Task statement
Gather from the material every line that contains the string "origin".

Material supplied
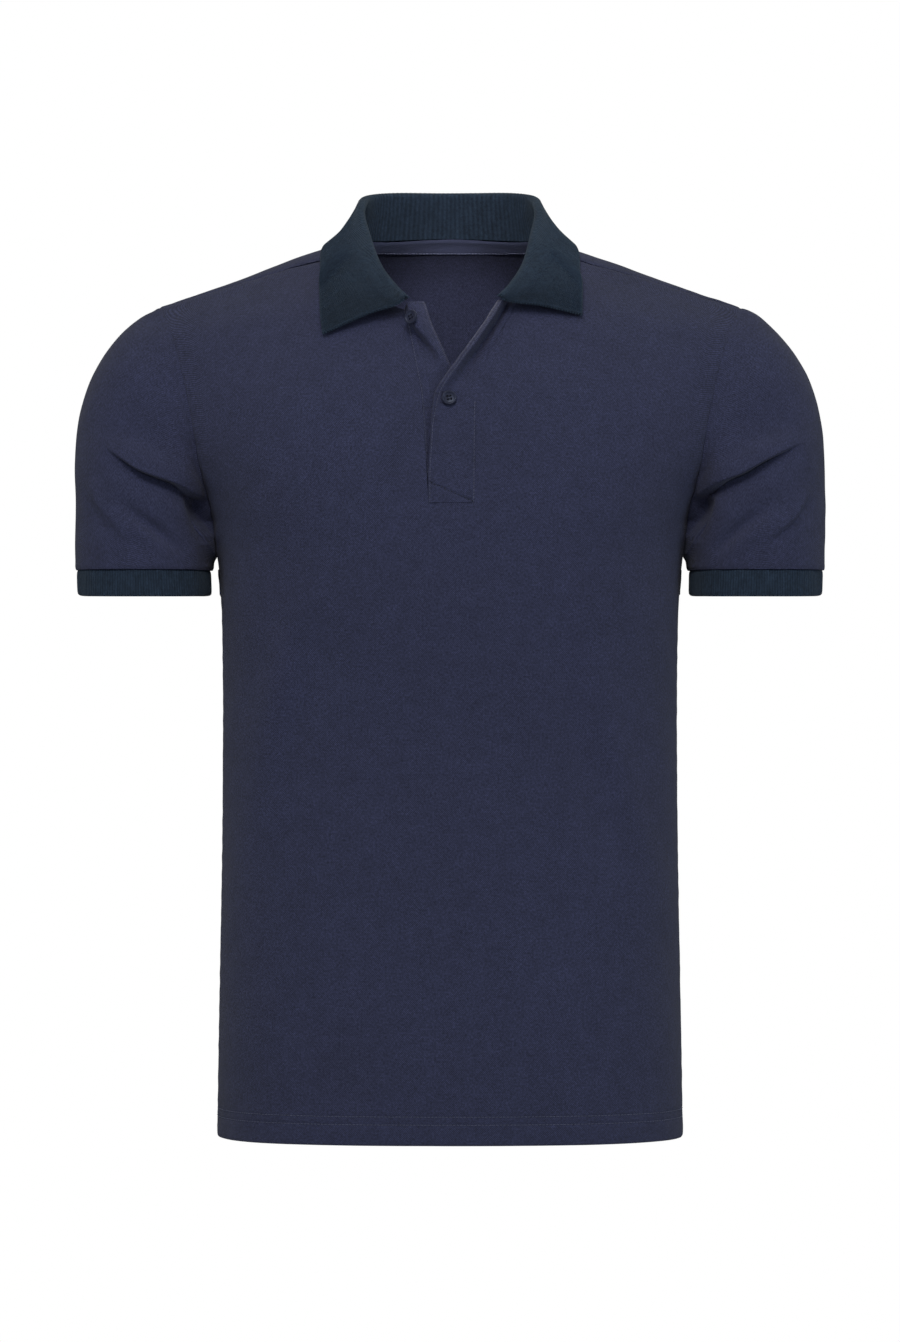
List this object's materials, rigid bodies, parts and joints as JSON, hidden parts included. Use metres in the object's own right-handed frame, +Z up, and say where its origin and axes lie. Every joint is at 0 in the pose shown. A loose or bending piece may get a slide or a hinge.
...
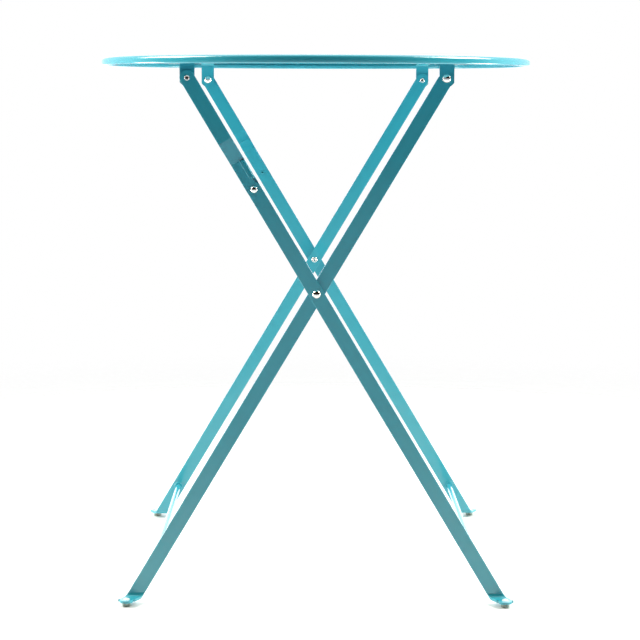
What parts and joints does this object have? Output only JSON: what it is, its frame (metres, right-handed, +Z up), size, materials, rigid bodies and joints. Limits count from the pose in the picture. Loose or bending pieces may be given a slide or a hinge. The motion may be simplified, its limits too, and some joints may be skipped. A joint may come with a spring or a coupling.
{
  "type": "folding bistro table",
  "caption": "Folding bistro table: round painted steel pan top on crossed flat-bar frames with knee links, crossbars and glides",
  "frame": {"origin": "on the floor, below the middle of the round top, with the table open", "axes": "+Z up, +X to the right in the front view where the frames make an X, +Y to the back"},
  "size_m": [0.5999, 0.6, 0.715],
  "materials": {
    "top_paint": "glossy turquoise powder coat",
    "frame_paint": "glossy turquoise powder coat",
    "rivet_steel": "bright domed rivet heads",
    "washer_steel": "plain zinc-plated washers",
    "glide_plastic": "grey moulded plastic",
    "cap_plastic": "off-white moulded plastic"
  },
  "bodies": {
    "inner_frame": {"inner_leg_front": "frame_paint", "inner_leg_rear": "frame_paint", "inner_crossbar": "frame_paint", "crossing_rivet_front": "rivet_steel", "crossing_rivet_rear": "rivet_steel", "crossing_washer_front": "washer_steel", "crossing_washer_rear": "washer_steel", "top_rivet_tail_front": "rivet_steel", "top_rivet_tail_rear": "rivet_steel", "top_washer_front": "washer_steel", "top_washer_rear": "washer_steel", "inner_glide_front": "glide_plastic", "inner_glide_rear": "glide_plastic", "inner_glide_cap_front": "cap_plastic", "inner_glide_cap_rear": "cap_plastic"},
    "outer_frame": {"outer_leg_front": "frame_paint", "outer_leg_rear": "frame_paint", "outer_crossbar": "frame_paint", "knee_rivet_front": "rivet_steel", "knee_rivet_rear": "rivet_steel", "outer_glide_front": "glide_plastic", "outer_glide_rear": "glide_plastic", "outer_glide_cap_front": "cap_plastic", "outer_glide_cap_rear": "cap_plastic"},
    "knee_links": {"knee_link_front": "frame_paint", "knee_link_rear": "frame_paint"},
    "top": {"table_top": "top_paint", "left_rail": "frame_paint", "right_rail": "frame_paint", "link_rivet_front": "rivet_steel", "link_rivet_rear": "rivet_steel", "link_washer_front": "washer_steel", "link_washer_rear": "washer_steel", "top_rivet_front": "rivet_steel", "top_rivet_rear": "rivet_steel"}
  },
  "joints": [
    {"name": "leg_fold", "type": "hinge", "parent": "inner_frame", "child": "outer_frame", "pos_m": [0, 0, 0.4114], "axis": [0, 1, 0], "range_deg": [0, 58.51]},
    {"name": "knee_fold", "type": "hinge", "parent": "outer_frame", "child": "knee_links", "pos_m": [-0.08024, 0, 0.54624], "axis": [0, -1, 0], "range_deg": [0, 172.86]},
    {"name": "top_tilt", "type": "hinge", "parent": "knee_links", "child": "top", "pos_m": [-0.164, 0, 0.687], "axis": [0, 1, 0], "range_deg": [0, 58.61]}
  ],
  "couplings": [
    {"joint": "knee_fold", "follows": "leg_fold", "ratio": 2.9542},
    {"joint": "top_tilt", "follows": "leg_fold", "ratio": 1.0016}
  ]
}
==
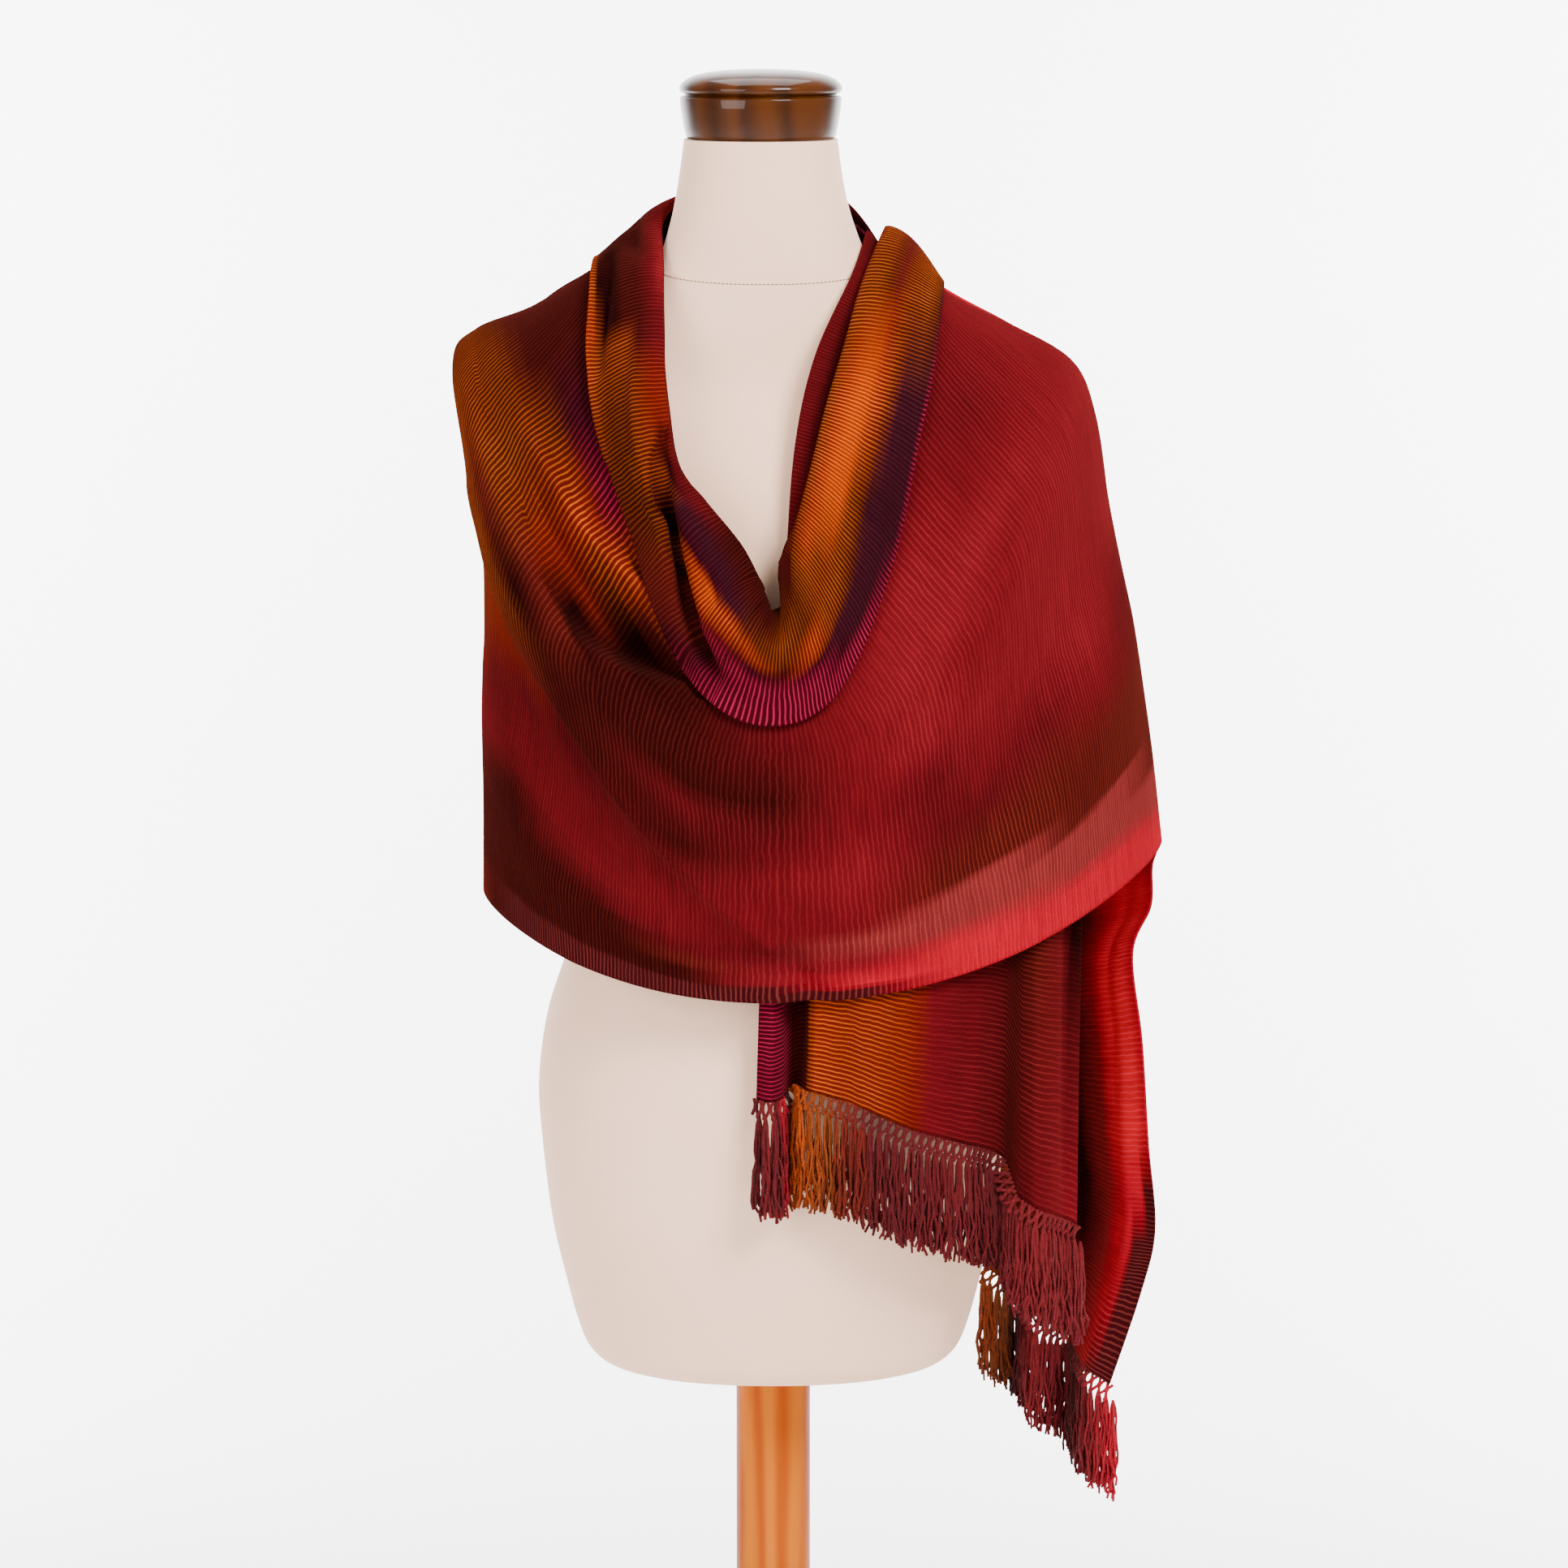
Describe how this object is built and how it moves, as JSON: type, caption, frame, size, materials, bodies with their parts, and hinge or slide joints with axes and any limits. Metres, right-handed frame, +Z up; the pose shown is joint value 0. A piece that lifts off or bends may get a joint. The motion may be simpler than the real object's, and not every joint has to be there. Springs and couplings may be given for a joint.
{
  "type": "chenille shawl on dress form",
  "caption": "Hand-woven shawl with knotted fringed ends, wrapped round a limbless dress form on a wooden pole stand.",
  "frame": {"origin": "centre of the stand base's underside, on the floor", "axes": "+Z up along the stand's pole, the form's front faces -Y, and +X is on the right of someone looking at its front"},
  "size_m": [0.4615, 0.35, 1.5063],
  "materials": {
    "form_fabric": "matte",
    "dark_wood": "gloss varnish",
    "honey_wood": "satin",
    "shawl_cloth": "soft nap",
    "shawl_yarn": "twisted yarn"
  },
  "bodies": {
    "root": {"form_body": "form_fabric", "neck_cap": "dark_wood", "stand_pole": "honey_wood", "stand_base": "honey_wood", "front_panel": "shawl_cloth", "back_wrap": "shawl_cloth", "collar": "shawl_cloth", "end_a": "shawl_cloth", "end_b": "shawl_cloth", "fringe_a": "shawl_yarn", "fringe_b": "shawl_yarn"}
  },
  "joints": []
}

Written answer
List this object's materials, rigid bodies, parts and joints as JSON, hidden parts included. Use metres in the object's own right-handed frame, +Z up, and say where its origin and axes lie. Every joint is at 0 in the pose shown. A loose or bending piece may get a slide or a hinge.
  "frame": {"origin": "on the floor, below the middle of the round top, with the table open", "axes": "+Z up, +X to the right in the front view where the frames make an X, +Y to the back"},
  "frame": {"origin": "centre of the stand base's underside, on the floor", "axes": "+Z up along the stand's pole, the form's front faces -Y, and +X is on the right of someone looking at its front"},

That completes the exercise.